*DIRECTIONS*:
Below this line is the material. Write out only its lines from the one containing "bores.append(rod((x, HINGE_Y, low" through the one containing "obj.matrix_world = world", both kept, exactly.

*DATA LINES*:

##########

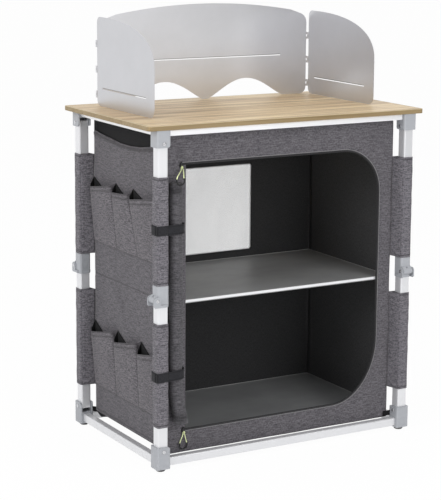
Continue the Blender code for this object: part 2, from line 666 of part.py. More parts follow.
# Front panel: the frame round the door opening, with a tight upper and a wide lower corner on the right.
corner = OPENING_TOP_CORNER
opening = [(OPENING_LEFT, OPENING_BOTTOM), (OPENING_LEFT, OPENING_TOP)]
opening += arc((OPENING_RIGHT - corner, OPENING_TOP - corner), corner, 90, 0, 8)
for i in range(9):
    angle = math.radians(90 * i / 8)
    opening.append(
        (
            OPENING_RIGHT - OPENING_BOTTOM_CORNER_X * (1 - math.cos(angle)),
            OPENING_BOTTOM + OPENING_BOTTOM_CORNER_Z * (1 - math.sin(angle)),
        )
    )
outline = [
    (-CABINET_X, CABINET_BOTTOM),
    (CABINET_X, CABINET_BOTTOM),
    (CABINET_X, FABRIC_TOP),
    (-CABINET_X, FABRIC_TOP),
]
panel = prism(outline, FRONT_FACE_Y, FRONT_FACE_Y + FABRIC_THICKNESS, holes=[opening], along="Y")
finished("front_panel", panel, FABRIC, (0, FRONT_FACE_Y, FABRIC_TOP))

# Back panel with its mesh window.
window = rounded_rectangle(2 * WINDOW_HALF_WIDTH, WINDOW_HEIGHT, WINDOW_CORNER, 3, (0, WINDOW_MIDDLE))
back_y = CABINET_Y - FABRIC_THICKNESS / 2
panel = prism(outline, back_y, back_y + FABRIC_THICKNESS, holes=[window], along="Y")
finished("back_panel", panel, LINING, (0, back_y, FABRIC_TOP))
wide = 2 * (WINDOW_HALF_WIDTH + MESH_OVERLAP)
cover = rounded_rectangle(wide, WINDOW_HEIGHT + 2 * MESH_OVERLAP, WINDOW_CORNER, 3, (0, WINDOW_MIDDLE))
mesh_low = back_y + FABRIC_THICKNESS + SEAT_GAP
net = prism(cover, mesh_low, mesh_low + MESH_THICKNESS, along="Y")
finished("mesh_window", net, MESH, (0, mesh_low, FABRIC_TOP))

# Rolled door: a bolster of fabric turned in on itself, flared a little at the bottom.
roll_outer = []
for i in range(20):
    angle = 2 * math.pi * i / 20
    lobe = 0.99 * ROLL_RADIUS * (1 - 0.05 * math.cos(3 * angle + 0.6))
    roll_outer.append((ROLL_X + lobe * math.cos(angle), ROLL_Y + 0.99 * ROLL_RADIUS * math.sin(angle)))
roll = prism(roll_outer, ROLL_BOTTOM, ROLL_TOP)
finished("rolled_door", roll, FABRIC, (ROLL_X, ROLL_Y, FABRIC_TOP), 50)

# Straps: bands round the left front leg, its sleeve and the rolled door.
leg_half = SLEEVE_SIDE / 2 + SEAT_GAP


def band(offset):
    """The outline of a band drawn tight round the sleeve and the roll, a given distance out from them."""
    left = -LEG_X
    out = []
    out += arc((left - leg_half + 0.004, -LEG_Y - leg_half + 0.004), 0.004 + offset, 180, 270, 3)
    out += arc((ROLL_X, ROLL_Y), ROLL_REACH + offset, 268, 452, 14)
    out += arc((left - leg_half + 0.004, -LEG_Y + leg_half - 0.004), 0.004 + offset, 90, 180, 3)
    return out


for name, z in (("upper_strap", UPPER_STRAP_Z), ("lower_strap", LOWER_STRAP_Z)):
    strap = prism(band(STRAP_WALL), z - STRAP_HEIGHT / 2, z + STRAP_HEIGHT / 2, holes=[band(0.0)])
    finished(name, strap, SLEEVE, (-LEG_X, -LEG_Y, z))


def zip_pull(name, x, z):
    """A slider on the zip with a short cord and a loop to pull it by."""
    y = FRONT_FACE_Y - SEAT_GAP - SLIDER_DEPTH / 2
    half = Vector((SLIDER_WIDTH, SLIDER_DEPTH, SLIDER_HEIGHT)) / 2
    body = box(Vector((x, y, z)) - half, Vector((x, y, z)) + half)
    low = z - half.z - PULL_LENGTH
    cords = [rod((x, y, z - half.z + 0.002), (x + s * 0.004, y, low), CORD_RADIUS, 8) for s in (-1, 1)]
    middle = (x, low - PULL_LOOP_RADIUS + 0.002)
    inner = PULL_LOOP_RADIUS - 2 * PULL_LOOP_WIRE
    ring = rounded_rectangle(2 * PULL_LOOP_RADIUS, 2 * PULL_LOOP_RADIUS, PULL_LOOP_RADIUS * 0.98, 4, middle)
    hole = rounded_rectangle(2 * inner, 2 * inner, inner * 0.98, 4, middle)
    loop = prism(ring, y - PULL_LOOP_WIRE * 0.7, y + PULL_LOOP_WIRE * 0.7, holes=[hole], along="Y")
    finished(name, combined(body, add=[*cords, loop]), PULL, (x, y, z))


zip_pull("upper_zip_pull", ZIP_X, OPENING_TOP)
zip_pull("lower_zip_pull", LOWER_ZIP_X, OPENING_BOTTOM)

# Windshield: the back leaf is arched along its top and cut out below, and stands on three rounded feet.
SHIELD_STEPS = 24
span = SHIELD_HALF_WIDTH
foot_x = span - SHIELD_BOTTOM_CORNER
foot_z = SHIELD_BASE + SHIELD_BOTTOM_CORNER
corner_x = span - SHIELD_TOP_CORNER
corner_z = SHIELD_BASE + SHIELD_END_HEIGHT - SHIELD_TOP_CORNER
leaf = arc((-foot_x, foot_z), SHIELD_BOTTOM_CORNER, 180, 270, 6)
for start in (-ARCH_END, ARCH_START):
    for i in range(17):
        share = i / 16
        rise = ARCH_HEIGHT * abs(math.sin(math.pi * share)) ** 1.2
        leaf.append((start + (ARCH_END - ARCH_START) * share, SHIELD_BASE + rise))
leaf += arc((foot_x, foot_z), SHIELD_BOTTOM_CORNER, 270, 360, 6)
leaf += arc((corner_x, corner_z), SHIELD_TOP_CORNER, 0, 75, 5)
for i in range(1, SHIELD_STEPS):
    x = (span - SHIELD_TOP_CORNER) * (1 - 2 * i / SHIELD_STEPS)
    rise = (SHIELD_MID_HEIGHT - SHIELD_END_HEIGHT) * (1 - (x / span) ** 2)
    leaf.append((x, SHIELD_BASE + SHIELD_END_HEIGHT + rise))
leaf += arc((-corner_x, corner_z), SHIELD_TOP_CORNER, 105, 180, 5)
slot_z = SHIELD_BASE + BACK_SLOT_Z
slot = rounded_rectangle(2 * BACK_SLOT_HALF, SLOT_HEIGHT, SLOT_HEIGHT * 0.45, 2, (0, slot_z))
half_sheet = SHIELD_THICKNESS / 2
back = prism(leaf, SHIELD_Y - half_sheet, SHIELD_Y + half_sheet, holes=[slot], along="Y")
additions = []
for side in (-1, 1):
    for height in HINGE_HEIGHTS:
        z = SHIELD_BASE + height
        for low in (z - 1.5 * KNUCKLE_HEIGHT - SEAT_GAP, z + 0.5 * KNUCKLE_HEIGHT + SEAT_GAP):
            near, far = sorted((side * (span - 0.003), side * HINGE_X))
            high = low + KNUCKLE_HEIGHT
            tongue = box((near, SHIELD_Y - half_sheet * 0.9, low), (far, SHIELD_Y + half_sheet * 0.9, high))
            barrel = rod((side * HINGE_X, HINGE_Y, low), (side * HINGE_X, HINGE_Y, high), KNUCKLE_RADIUS, 12)
            additions += [tongue, barrel]
        reach = 1.5 * KNUCKLE_HEIGHT - 0.001
        pin = rod((side * HINGE_X, HINGE_Y, z - reach), (side * HINGE_X, HINGE_Y, z + reach), KNUCKLE_PIN, 8)
        additions.append(pin)
finished("windshield_back", combined(back, add=additions), SHEET, (0, SHIELD_Y, SHIELD_BASE))

# Wings: each falls along a full, rounded curve from the hinge to its front edge.
for name, side in (("windshield_left_wing", -1), ("windshield_right_wing", 1)):
    rear = HINGE_Y - HINGE_REACH
    front = rear - WING_LENGTH
    low = SHIELD_BASE + 0.0005
    turn = rear - WING_REAR_CORNER
    leaf = arc((turn, low + WING_REAR_CORNER), WING_REAR_CORNER, 270, 360, 5)
    leaf += arc((turn, SHIELD_BASE + WING_REAR_HEIGHT - WING_REAR_CORNER), WING_REAR_CORNER, 0, 90, 5)
    for i in range(1, 21):
        angle = math.radians(90 * i / 20)
        y = turn - (WING_LENGTH - WING_REAR_CORNER) * math.sin(angle) ** 0.82
        z = WING_FRONT_HEIGHT + (WING_REAR_HEIGHT - WING_FRONT_HEIGHT) * abs(math.cos(angle)) ** 0.82
        leaf.append((y, SHIELD_BASE + z))
    leaf += arc((front + WING_CORNER, low + WING_CORNER), WING_CORNER, 180, 270, 6)
    slot_length = WING_SLOT_END - WING_SLOT_START
    slot_middle = (rear - (WING_SLOT_START + WING_SLOT_END) / 2, SHIELD_BASE + WING_SLOT_Z)
    slot = rounded_rectangle(slot_length, SLOT_HEIGHT, SLOT_HEIGHT * 0.45, 2, slot_middle)
    x = side * HINGE_X
    wing = prism(leaf, x - half_sheet, x + half_sheet, holes=[slot], along="X")
    additions = []
    bores = []
    for height in HINGE_HEIGHTS:
        z = SHIELD_BASE + height
        low = z - 0.5 * KNUCKLE_HEIGHT
        high = z + 0.5 * KNUCKLE_HEIGHT
        half = half_sheet * 0.9
        tongue = box((x - half, rear - 0.003, low), (x + half, HINGE_Y - KNUCKLE_PIN, high))
        barrel = rod((x, HINGE_Y, low), (x, HINGE_Y, high), KNUCKLE_RADIUS, 12)
        additions += [tongue, barrel]
        bores.append(rod((x, HINGE_Y, low - 0.002), (x, HINGE_Y, high + 0.002), KNUCKLE_PIN + 0.0003, 8))
    wing = combined(wing, add=additions)
    finished(name, combined(wing, cut=bores), SHEET, (x, HINGE_Y, SHIELD_BASE))
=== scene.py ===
"""Looks of the folding camp kitchen: studio, finishes and soft goods round the solids of the CAD. Metres, +Z
up, +Y to the rear, origin on the floor under the worktop's middle."""

import math

import bpy
import numpy as np
from mathutils import Matrix, Vector


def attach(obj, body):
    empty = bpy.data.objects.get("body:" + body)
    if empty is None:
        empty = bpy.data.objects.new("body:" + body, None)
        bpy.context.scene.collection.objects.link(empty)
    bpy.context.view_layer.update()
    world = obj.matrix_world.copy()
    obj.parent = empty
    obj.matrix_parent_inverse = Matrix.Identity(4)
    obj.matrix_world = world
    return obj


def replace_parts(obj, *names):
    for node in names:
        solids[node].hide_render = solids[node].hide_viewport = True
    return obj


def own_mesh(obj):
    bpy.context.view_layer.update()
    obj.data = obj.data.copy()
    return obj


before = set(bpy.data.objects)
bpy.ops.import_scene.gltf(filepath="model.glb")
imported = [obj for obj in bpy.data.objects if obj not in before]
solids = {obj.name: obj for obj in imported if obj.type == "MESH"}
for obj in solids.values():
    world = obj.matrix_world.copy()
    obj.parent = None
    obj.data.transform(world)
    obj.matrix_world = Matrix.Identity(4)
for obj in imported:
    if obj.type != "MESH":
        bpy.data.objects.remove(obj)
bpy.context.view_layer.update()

# The studio. A camera at the picture's standpoint, a long lens with a small shift, a white floor that keeps a
# faint shadow, broad soft lamps in front and above, and a dark card that shades the metal and stays unseen.
YAW, PITCH, ROLL = 0.5298, 0.1841, 0.0081
STANDPOINT = (-2.2973, -3.8865, 1.423)
WIDTH, HEIGHT, FOCAL, MIDDLE_X, MIDDLE_Y = 441, 500, 1711.76, 235.95, 217.29  # the picture's, in pixels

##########

*RESPONSE*:
        bores.append(rod((x, HINGE_Y, low - 0.002), (x, HINGE_Y, high + 0.002), KNUCKLE_PIN + 0.0003, 8))
    wing = combined(wing, add=additions)
    finished(name, combined(wing, cut=bores), SHEET, (x, HINGE_Y, SHIELD_BASE))
=== scene.py ===
"""Looks of the folding camp kitchen: studio, finishes and soft goods round the solids of the CAD. Metres, +Z
up, +Y to the rear, origin on the floor under the worktop's middle."""

import math

import bpy
import numpy as np
from mathutils import Matrix, Vector


def attach(obj, body):
    empty = bpy.data.objects.get("body:" + body)
    if empty is None:
        empty = bpy.data.objects.new("body:" + body, None)
        bpy.context.scene.collection.objects.link(empty)
    bpy.context.view_layer.update()
    world = obj.matrix_world.copy()
    obj.parent = empty
    obj.matrix_parent_inverse = Matrix.Identity(4)
    obj.matrix_world = world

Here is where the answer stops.